[Set problem]: Starting with the line that contains "hoop_parts()" and stopping after the line that contains "before = set(bpy.data.objects)", output every line exactly as it stands.

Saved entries
════════════════

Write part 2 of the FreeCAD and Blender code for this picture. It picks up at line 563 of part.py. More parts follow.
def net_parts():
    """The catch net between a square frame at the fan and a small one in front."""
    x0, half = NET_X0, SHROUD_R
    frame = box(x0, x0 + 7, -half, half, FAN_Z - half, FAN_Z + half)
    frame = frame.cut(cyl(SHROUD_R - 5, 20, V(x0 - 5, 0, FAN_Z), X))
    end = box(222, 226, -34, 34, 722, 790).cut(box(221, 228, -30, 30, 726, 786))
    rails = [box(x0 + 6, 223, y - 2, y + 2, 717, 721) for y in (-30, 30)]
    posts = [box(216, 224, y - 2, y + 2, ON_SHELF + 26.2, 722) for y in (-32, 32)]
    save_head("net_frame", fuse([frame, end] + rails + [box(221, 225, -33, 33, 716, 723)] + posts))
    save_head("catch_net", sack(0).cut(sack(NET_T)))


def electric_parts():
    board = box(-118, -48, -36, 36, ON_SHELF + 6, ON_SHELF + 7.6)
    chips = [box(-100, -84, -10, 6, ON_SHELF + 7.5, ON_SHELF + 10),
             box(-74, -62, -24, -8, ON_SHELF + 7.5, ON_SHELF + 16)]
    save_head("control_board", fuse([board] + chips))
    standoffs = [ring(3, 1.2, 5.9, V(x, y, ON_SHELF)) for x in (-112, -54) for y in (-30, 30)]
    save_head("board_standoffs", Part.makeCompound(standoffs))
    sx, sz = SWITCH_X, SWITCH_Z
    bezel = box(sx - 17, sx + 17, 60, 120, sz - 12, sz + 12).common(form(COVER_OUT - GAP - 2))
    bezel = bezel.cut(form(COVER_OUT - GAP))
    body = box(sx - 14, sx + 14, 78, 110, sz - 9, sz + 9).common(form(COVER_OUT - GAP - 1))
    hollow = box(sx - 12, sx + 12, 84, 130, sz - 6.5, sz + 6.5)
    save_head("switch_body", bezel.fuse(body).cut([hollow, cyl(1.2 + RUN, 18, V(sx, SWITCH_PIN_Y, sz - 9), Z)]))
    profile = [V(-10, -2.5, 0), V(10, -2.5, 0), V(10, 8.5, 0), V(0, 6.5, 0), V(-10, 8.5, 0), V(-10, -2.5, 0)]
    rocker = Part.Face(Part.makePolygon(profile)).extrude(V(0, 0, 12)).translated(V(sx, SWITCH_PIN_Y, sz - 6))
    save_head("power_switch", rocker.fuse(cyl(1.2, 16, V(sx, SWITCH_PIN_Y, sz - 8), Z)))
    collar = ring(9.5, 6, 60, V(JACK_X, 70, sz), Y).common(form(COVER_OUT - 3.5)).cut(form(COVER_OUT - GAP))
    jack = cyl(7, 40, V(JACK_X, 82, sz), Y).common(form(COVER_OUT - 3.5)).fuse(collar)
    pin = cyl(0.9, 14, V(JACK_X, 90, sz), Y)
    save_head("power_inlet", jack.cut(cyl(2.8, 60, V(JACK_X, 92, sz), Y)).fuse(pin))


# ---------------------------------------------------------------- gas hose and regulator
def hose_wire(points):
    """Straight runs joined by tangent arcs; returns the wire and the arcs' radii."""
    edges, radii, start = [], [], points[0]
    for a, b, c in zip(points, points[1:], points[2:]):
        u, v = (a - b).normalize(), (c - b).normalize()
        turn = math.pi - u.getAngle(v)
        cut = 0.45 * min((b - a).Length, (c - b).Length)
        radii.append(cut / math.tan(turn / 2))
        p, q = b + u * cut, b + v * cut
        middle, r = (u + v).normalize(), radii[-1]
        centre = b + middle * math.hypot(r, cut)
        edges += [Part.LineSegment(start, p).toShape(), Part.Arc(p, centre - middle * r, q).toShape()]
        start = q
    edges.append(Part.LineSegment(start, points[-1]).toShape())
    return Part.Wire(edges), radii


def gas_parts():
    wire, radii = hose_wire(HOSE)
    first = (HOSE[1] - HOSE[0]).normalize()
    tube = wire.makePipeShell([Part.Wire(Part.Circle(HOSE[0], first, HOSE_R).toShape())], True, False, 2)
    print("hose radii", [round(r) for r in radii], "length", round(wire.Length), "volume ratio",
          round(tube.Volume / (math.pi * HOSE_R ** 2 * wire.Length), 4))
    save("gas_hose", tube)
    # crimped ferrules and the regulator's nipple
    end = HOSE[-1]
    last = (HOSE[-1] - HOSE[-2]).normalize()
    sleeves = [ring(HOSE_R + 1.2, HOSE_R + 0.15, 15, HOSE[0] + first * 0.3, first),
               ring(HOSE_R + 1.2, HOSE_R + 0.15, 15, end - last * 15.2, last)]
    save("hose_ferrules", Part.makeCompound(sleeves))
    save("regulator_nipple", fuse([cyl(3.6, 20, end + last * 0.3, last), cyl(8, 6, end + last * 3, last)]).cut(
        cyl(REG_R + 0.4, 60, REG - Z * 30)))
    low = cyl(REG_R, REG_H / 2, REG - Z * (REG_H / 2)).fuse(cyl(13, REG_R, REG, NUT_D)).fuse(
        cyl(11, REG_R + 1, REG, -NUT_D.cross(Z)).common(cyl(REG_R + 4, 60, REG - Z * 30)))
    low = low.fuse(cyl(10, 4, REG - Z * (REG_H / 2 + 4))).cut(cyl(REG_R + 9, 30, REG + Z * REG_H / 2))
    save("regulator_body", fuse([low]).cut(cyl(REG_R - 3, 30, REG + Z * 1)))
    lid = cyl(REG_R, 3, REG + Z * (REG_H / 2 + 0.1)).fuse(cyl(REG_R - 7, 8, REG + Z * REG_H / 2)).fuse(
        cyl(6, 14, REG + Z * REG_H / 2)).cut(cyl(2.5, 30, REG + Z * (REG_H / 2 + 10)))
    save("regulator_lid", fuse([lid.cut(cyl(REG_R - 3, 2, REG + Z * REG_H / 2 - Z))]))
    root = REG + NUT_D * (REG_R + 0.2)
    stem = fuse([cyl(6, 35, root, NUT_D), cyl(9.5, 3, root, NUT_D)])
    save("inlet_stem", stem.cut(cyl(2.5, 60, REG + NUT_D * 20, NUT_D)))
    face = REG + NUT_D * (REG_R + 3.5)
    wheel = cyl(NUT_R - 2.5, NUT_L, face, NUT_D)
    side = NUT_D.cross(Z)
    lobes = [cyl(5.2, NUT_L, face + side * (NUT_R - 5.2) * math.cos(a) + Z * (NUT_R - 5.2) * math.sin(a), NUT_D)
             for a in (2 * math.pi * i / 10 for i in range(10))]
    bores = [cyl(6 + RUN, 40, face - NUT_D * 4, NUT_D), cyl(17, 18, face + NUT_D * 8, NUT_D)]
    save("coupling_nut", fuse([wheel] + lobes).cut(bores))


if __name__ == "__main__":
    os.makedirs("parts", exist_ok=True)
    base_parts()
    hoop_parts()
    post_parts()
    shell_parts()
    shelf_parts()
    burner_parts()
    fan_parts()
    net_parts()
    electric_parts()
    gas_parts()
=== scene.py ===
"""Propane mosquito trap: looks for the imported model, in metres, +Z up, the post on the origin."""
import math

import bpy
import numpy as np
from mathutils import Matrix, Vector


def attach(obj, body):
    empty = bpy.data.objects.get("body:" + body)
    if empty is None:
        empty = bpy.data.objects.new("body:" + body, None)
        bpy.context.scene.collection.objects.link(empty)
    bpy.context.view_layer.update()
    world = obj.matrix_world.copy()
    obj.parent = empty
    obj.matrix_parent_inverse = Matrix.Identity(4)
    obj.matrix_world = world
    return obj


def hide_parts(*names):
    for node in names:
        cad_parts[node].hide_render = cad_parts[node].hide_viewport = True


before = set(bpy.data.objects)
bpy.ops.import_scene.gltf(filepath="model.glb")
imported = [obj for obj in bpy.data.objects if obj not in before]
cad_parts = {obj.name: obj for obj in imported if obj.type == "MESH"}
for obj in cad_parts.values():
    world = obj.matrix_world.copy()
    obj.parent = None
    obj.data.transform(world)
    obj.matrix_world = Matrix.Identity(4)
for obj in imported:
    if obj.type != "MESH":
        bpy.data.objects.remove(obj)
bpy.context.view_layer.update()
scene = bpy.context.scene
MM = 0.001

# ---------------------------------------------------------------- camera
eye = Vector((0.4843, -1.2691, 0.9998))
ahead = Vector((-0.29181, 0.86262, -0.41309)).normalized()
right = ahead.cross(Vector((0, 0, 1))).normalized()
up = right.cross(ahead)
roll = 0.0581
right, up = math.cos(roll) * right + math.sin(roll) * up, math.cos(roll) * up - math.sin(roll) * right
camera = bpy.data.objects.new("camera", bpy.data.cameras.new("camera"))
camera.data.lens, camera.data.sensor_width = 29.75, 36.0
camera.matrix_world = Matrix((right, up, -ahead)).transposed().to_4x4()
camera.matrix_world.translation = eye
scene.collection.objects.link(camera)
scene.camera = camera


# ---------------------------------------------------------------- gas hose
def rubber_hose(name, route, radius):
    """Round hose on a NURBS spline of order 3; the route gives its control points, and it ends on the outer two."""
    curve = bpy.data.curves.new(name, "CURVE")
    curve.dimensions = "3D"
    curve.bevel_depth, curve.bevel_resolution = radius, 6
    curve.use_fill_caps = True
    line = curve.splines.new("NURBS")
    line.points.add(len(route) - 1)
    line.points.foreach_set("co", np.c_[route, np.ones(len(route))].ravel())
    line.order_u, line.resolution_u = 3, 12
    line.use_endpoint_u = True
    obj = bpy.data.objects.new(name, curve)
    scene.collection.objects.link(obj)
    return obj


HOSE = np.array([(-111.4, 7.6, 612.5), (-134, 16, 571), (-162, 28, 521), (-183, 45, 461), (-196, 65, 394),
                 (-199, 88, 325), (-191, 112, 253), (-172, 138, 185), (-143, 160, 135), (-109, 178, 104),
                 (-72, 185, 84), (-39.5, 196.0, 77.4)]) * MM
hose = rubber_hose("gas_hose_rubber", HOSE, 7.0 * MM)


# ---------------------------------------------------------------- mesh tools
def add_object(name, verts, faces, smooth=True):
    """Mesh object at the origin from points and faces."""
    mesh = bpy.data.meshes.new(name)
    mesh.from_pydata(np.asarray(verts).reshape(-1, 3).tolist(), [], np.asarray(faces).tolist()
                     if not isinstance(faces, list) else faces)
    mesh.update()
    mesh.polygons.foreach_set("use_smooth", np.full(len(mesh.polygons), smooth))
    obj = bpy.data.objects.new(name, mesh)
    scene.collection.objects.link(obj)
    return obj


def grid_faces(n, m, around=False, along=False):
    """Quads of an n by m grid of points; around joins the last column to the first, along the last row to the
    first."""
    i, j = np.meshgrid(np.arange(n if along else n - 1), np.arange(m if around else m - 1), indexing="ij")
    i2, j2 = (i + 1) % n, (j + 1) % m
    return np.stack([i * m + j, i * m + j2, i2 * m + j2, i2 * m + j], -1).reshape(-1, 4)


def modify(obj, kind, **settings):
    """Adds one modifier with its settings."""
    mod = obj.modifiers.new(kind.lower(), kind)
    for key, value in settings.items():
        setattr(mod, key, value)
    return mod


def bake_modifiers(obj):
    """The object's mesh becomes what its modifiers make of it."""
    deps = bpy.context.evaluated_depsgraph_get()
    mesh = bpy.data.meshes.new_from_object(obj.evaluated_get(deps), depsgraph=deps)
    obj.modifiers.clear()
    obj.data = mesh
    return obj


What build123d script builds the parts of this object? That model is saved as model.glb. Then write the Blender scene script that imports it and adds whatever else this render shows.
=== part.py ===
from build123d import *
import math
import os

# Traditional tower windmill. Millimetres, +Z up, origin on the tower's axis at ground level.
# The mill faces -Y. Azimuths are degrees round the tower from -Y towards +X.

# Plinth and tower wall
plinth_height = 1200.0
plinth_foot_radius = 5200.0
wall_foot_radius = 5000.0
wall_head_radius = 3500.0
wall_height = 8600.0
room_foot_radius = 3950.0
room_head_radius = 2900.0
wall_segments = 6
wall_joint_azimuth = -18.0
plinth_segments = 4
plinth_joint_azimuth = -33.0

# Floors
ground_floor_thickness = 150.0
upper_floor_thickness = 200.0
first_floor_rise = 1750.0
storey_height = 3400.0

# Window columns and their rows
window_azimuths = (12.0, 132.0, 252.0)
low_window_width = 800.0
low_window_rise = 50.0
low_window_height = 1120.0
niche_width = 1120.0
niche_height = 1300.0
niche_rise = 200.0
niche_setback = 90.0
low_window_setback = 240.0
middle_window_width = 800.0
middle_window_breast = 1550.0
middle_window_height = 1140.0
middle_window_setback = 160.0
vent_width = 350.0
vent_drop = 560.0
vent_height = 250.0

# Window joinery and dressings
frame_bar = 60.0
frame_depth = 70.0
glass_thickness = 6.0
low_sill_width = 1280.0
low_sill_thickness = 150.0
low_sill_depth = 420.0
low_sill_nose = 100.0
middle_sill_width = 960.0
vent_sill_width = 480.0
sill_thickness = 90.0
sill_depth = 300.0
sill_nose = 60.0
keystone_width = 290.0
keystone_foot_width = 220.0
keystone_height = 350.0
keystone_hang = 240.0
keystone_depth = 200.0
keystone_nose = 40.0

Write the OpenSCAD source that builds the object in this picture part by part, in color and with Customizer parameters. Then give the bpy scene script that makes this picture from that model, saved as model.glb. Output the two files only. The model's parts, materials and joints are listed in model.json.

════════════════

[The output]:
    hoop_parts()
    post_parts()
    shell_parts()
    shelf_parts()
    burner_parts()
    fan_parts()
    net_parts()
    electric_parts()
    gas_parts()
=== scene.py ===
"""Propane mosquito trap: looks for the imported model, in metres, +Z up, the post on the origin."""
import math

import bpy
import numpy as np
from mathutils import Matrix, Vector


def attach(obj, body):
    empty = bpy.data.objects.get("body:" + body)
    if empty is None:
        empty = bpy.data.objects.new("body:" + body, None)
        bpy.context.scene.collection.objects.link(empty)
    bpy.context.view_layer.update()
    world = obj.matrix_world.copy()
    obj.parent = empty
    obj.matrix_parent_inverse = Matrix.Identity(4)
    obj.matrix_world = world
    return obj


def hide_parts(*names):
    for node in names:
        cad_parts[node].hide_render = cad_parts[node].hide_viewport = True


before = set(bpy.data.objects)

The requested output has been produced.